I made a batch of the famous People Chow 3.0.1 and couldn’t handle the grittiness. I tried the usual methods; letting it sit a while, using hot water. It’s was still too gritty. I looked for an alternative ingredient to the corn that would be smoother. I decided to try whole-wheat flour and milk. This not only made it very smooth but also it tastes awesome (I like the taste much better than the original). I wanted to share it with you who may not be able to look past the texture of People Chow but want something similar. It’s not as complete as the original at the moment, but it’s fairly close. It’s also cheaper.
What brand of masa are you using? The Maseca brand and the walmart “great value corn tortilla mix” have been reported to have the least grittiness.
For letting it sit a while, did you let it sit overnight?
Another suggestion: Try different ratios of water. It might be better with more or less water.
Many people don’t like the wheat flour because it’s hard on the digestive system to process uncooked grains.
Whole wheat flour is on my ‘try it out’ list. Oat Flour is my current go to carb source along with Maltodextrin.
I made the “Bachelorette Chow” The corn grittiness made me wanna barf, I just subtracted it from the recipe, it didn’t seem to add a justifiable amount of nutrition. It can be easily made up for with 1 meal/snack of regular food.
I started adding chia powder from Amazon to my mix: http://www.amazon.com/gp/product/B0087BF6K8/ref=oh_aui_detailpage_o01_s00?ie=UTF8&psc=1
I put in about 4 grams per day and it seems to keep the consistency smoother. That being said, it does add some little bits of sliminess. The chia absorbs and goes from little dry chunks to somewhat larger slimy globs. It’s not anywhere near as bad as it sounds. You will just notice one ever so often.
Also, it’s the only think in my DIY that is not white.
Grintor, thank you for the recipe link it is always good to see new ideas. As someone else mentioned, some people have problems with gluten and wheat allergies which is why it isn’t used more often.

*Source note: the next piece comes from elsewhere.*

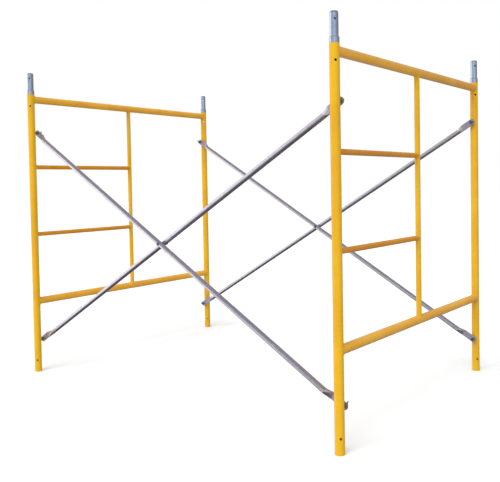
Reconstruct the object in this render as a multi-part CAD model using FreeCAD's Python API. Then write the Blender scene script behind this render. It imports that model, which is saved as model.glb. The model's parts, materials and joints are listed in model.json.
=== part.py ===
"""Frame scaffold section: two welded end frames held apart by two pairs of cross braces.

All lengths are in millimetres. X runs along the bay from the left frame to the right
frame, Y runs from the front legs to the rear legs, and Z is up. The origin is on the
ground under the middle of the bay.
"""
import FreeCAD, Part
import math
import os

INCH = 25.4
V = FreeCAD.Vector

# Driving sizes of the section
BAY_LENGTH = 84 * INCH            # left leg axis to right leg axis
FRAME_WIDTH = 60 * INCH           # front leg axis to rear leg axis
LEG_LENGTH = 66 * INCH
BAR_PITCH = 16 * INCH             # step from one bar or rung to the next
TOP_BAR_DROP = 29.4               # top bar axis below the top of the leg
STUD_HEIGHTS = {"lower": 7.5 * INCH, "upper": 57 * INCH}

# Tubes of the end frames
LEG_R = 42.9 / 2
LEG_WALL = 2.4
SOCKET_R = 39.0 / 2               # foot of the leg, reamed to slide over a coupling pin
SOCKET_DEPTH = 4.75 * INCH
BAR_R = 42.2 / 2
BAR_WALL = 2.4
POST_R = 26.7 / 2
RUNG_R = 25.4 / 2
LADDER_WALL = 1.9

# Coupling pins, one dropped into the top of each leg
PIN_R = 36.5 / 2
PIN_WALL = 3.2
PIN_REACH = 4 * INCH              # length above the collar, and again below it
PIN_NOSE_HEIGHT = 7.0
PIN_NOSE_INSET = 2.2
COLLAR_R = LEG_R
COLLAR_HEIGHT = 1 * INCH
COLLAR_BEVEL = 2.5
COLLAR_SEAT_R = PIN_R + 0.35      # swelling that grips the collar

# Cross holes that take a lock pin through leg and coupling pin
LOCK_HOLE_R = 7 / 16 * INCH / 2
LOCK_HOLE_SETBACK = 2.75 * INCH   # from the end of a leg, or from the top of a collar
LOCK_HOLE_DIRECTION = V(1, -1, 0)

# Brace studs, measured along the stud from the leg axis
PLATE_PLANE = 39.0                # middle of the flattened brace end
SHOULDER_R = 8.5
STUD_R = INCH / 4
STUD_ROOT = LEG_R - 2.15          # let into the wall of the leg
PIVOT_REACH = 55.0                # axis of the latch pin
STUD_TIP = 61.5
STUD_CHAMFER = 1.2
SLOT_WIDTH = 3.8

# Latches, flat fingers that swing in the slotted studs
LATCH_THICKNESS = 3.0
HEEL_R = 5.0
HEEL_REACH = 10.2                 # pivot to the middle of the round heel
FINGER_REACH = 17.0               # pivot to the middle of the round finger tip
FINGER_TIP_R = 2.0
LATCH_PIN_R = 1.6
LATCH_PIN_LENGTH = 12.2
LATCH_PIN_CLEARANCE = 0.05
REST_GAP = 0.3                    # heel to brace end while the latch hangs

# Cross braces
BRACE_R = 26.7 / 2
BRACE_WALL = 1.7
PLATE_THICKNESS = 4.2
PLATE_HALF_WIDTH = 18.0
PLATE_FLAT = 62.0                 # flat length from the stud hole
PLATE_BLEND = 36.0                # length in which the flat opens out into round tube
STUD_HOLE_R = 9 / 16 * INCH / 2
SPACER_THICKNESS = 2.5            # holds the two tubes of a pair apart where they cross
SPACER_R = 9.5
BOLT_R = 5.0
BOLT_HEAD_R = 9.0
BOLT_HEAD_HEIGHT = 5.0
NUT_ACROSS_FLATS = 16.0
NUT_HEIGHT = 8.0
NUT_PROUD = 3.0                   # thread that stands out of the nut

# Worked out from the above
TOP_BAR_Z = LEG_LENGTH - TOP_BAR_DROP
FRAME_X = {"left": -BAY_LENGTH / 2, "right": BAY_LENGTH / 2}
LEG_Y = {"front": -FRAME_WIDTH / 2, "rear": FRAME_WIDTH / 2}
RUNG_Z = {"upper": TOP_BAR_Z - BAR_PITCH, "lower": TOP_BAR_Z - 2 * BAR_PITCH}
BOTTOM_BAR_Z = TOP_BAR_Z - 3 * BAR_PITCH
PLATE_FACE = PLATE_PLANE + PLATE_THICKNESS / 2
LATCH_TILT = math.degrees(math.acos((PIVOT_REACH - PLATE_FACE - REST_GAP - HEEL_R) / HEEL_REACH))
TUBE_OFFSET = BRACE_R + SPACER_THICKNESS / 2
BRACE_RISE = STUD_HEIGHTS["upper"] - STUD_HEIGHTS["lower"]
BRACE_LENGTH = math.hypot(BAY_LENGTH, BRACE_RISE)
BRACE_SLOPE = math.degrees(math.atan2(BRACE_RISE, BAY_LENGTH))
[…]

A tongue in cheek way you can fix the grittiness is to move back to the old 2.3 version using corn meal and almond meal. Force yourself to drink it for a week, then go back to 3.0 and it will seem fantastic
As others have mentioned which type of mesa harina you buy seems to also make a difference.
Finally, if you would like to try something less gritty, that doesn’t have wheat, and tastes great please give this a try. crude food 1.0
I use psyllium husk for this purpose. I use 5-6g in my receipe and it does wonders. I equate it to the difference in mouth feel of 2% milk to whole milk. No clumping.